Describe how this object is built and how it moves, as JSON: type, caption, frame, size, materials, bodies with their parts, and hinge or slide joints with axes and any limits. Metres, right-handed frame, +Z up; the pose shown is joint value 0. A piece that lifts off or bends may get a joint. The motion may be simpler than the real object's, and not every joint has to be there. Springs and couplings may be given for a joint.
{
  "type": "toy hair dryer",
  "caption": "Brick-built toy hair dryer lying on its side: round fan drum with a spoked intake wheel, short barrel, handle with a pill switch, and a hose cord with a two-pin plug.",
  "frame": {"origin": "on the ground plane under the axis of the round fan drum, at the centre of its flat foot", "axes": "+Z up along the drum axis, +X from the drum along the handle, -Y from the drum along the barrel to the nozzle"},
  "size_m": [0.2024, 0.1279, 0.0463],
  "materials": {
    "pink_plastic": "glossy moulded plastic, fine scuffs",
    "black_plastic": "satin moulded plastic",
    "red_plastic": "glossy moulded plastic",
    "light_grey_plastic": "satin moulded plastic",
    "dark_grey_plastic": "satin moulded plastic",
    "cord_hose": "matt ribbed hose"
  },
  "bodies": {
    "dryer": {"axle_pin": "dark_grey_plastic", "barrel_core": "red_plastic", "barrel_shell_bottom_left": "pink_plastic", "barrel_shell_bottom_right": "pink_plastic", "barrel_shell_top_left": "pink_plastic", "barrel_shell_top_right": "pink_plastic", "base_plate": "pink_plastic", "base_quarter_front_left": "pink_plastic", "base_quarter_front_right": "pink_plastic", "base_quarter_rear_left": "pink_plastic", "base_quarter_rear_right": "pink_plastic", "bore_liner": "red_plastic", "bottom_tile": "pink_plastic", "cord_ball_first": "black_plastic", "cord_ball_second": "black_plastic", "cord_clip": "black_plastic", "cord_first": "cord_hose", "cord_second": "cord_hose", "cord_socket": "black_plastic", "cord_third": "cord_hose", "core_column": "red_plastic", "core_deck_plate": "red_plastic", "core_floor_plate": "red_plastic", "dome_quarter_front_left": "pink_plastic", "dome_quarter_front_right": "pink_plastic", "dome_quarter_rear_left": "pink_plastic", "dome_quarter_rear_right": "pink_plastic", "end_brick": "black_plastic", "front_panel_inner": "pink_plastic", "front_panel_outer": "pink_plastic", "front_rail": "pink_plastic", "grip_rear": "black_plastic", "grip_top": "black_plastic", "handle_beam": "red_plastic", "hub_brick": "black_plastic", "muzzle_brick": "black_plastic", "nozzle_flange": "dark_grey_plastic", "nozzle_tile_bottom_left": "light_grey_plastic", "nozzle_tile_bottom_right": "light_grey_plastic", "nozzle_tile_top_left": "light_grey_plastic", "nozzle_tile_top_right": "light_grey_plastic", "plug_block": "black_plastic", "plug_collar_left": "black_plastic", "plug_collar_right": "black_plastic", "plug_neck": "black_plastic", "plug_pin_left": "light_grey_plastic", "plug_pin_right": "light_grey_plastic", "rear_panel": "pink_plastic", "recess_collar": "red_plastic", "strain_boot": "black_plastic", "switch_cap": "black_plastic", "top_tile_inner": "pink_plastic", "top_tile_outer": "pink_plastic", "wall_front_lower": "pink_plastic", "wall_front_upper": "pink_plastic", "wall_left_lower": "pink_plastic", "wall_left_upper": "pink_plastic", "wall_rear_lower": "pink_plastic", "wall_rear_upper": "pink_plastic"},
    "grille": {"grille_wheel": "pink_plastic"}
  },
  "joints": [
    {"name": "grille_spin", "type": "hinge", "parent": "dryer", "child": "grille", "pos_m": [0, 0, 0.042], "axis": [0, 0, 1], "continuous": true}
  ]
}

...

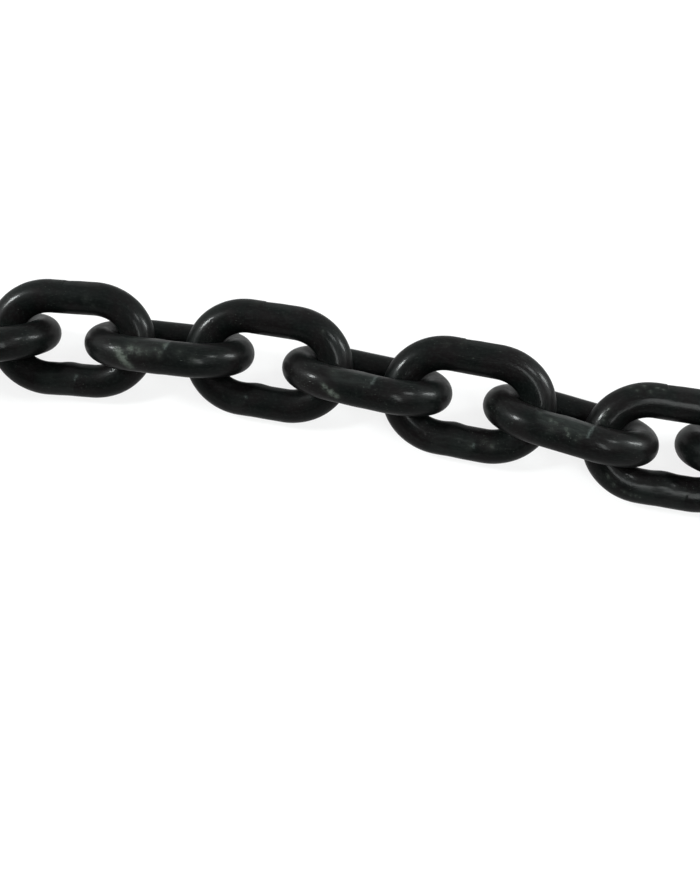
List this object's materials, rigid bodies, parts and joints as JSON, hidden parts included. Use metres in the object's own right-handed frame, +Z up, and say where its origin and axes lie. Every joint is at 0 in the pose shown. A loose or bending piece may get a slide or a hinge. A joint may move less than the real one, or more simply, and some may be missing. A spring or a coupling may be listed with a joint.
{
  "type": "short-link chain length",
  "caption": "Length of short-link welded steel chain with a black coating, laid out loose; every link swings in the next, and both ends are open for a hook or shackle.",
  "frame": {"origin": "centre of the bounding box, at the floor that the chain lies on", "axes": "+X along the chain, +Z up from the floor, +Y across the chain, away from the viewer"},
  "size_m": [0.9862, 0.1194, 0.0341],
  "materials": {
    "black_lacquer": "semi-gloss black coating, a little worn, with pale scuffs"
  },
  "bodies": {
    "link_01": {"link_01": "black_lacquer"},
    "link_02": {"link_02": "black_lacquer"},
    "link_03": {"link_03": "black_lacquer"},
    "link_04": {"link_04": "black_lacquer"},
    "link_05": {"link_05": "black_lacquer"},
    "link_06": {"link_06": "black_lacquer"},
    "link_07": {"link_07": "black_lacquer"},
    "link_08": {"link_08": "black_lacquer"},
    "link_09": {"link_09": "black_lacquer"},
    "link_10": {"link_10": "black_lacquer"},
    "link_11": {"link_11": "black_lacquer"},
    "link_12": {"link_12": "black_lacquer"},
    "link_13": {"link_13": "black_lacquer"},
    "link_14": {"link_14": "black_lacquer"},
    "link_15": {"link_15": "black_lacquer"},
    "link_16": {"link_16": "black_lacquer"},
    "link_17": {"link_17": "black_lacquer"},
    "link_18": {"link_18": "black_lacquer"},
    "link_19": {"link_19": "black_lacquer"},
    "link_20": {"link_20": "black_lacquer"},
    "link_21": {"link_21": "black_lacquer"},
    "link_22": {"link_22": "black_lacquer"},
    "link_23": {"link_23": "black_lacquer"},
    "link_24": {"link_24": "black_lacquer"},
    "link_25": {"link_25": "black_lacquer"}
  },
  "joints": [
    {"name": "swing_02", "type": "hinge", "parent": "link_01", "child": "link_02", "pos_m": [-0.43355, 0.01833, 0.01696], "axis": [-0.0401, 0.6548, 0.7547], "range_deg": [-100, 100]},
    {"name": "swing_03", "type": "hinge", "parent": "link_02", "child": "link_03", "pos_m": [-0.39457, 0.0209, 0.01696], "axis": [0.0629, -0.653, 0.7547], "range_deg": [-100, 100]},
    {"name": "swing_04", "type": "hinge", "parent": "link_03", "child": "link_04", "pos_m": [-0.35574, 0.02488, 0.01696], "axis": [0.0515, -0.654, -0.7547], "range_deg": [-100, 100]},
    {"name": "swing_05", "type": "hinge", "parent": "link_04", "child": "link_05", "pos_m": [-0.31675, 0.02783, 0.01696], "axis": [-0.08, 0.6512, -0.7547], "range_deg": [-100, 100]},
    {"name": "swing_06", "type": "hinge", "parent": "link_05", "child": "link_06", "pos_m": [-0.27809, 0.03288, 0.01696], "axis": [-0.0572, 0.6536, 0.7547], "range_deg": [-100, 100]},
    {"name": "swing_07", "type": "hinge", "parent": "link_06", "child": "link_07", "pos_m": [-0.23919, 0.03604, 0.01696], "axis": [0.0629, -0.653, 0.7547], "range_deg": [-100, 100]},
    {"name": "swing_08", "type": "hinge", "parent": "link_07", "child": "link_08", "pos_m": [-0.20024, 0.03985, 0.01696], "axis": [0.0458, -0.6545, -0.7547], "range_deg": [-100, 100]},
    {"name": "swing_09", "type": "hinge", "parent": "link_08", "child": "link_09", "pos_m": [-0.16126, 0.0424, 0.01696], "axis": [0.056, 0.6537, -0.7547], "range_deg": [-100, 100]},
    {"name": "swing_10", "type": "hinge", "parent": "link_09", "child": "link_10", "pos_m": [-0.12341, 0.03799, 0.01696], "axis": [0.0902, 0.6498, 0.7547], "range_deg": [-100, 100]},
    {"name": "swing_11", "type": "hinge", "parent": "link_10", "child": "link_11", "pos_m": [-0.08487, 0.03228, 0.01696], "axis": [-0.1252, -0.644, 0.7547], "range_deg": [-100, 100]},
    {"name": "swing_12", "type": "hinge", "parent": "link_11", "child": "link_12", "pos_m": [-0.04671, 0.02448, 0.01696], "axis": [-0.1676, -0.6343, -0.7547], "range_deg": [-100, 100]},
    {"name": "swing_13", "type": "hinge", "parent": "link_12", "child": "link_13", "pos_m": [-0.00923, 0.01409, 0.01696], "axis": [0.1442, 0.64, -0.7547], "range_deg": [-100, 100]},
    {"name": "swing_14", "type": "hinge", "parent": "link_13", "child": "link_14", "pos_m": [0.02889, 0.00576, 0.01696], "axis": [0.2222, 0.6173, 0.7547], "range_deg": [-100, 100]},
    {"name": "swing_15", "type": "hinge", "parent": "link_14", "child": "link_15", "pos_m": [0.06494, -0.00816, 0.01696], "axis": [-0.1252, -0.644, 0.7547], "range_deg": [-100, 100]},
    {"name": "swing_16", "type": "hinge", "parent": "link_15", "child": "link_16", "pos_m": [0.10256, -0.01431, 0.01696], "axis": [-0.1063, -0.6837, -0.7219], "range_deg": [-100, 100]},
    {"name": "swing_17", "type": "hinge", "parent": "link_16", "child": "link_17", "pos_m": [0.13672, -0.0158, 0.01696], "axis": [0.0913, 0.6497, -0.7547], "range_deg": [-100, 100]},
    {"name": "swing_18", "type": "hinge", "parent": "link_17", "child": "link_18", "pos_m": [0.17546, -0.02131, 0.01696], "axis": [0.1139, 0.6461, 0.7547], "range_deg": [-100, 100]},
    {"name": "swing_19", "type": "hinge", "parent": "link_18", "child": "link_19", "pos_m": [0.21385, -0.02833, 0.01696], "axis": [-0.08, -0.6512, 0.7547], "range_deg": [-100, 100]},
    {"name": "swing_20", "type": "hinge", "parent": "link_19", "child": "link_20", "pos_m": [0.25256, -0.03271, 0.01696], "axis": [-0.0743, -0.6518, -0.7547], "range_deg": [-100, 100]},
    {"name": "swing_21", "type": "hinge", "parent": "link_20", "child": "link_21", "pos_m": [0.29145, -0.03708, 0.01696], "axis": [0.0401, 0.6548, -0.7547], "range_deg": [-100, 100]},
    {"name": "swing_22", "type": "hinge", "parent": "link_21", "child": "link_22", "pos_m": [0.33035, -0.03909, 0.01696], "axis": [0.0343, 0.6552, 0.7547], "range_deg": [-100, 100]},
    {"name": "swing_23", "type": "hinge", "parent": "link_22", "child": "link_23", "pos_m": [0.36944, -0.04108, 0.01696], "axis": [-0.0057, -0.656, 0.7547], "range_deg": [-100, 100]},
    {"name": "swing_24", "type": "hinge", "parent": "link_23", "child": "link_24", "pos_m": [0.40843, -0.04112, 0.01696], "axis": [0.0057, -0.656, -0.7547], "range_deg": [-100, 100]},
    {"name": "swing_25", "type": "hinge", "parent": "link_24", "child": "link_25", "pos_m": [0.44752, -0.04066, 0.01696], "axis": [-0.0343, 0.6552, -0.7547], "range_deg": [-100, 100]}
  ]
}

WHAT YOU NEED TO DO ->
From the entries above, collect every line with the string "slide" in it.

RESULT FOR THIS EXERCISE ->
Describe how this object is built and how it moves, as JSON: type, caption, frame, size, materials, bodies with their parts, and hinge or slide joints with axes and any limits. Metres, right-handed frame, +Z up; the pose shown is joint value 0. A piece that lifts off or bends may get a joint. The motion may be simpler than the real object's, and not every joint has to be there. Springs and couplings may be given for a joint.
List this object's materials, rigid bodies, parts and joints as JSON, hidden parts included. Use metres in the object's own right-handed frame, +Z up, and say where its origin and axes lie. Every joint is at 0 in the pose shown. A loose or bending piece may get a slide or a hinge. A joint may move less than the real one, or more simply, and some may be missing. A spring or a coupling may be listed with a joint.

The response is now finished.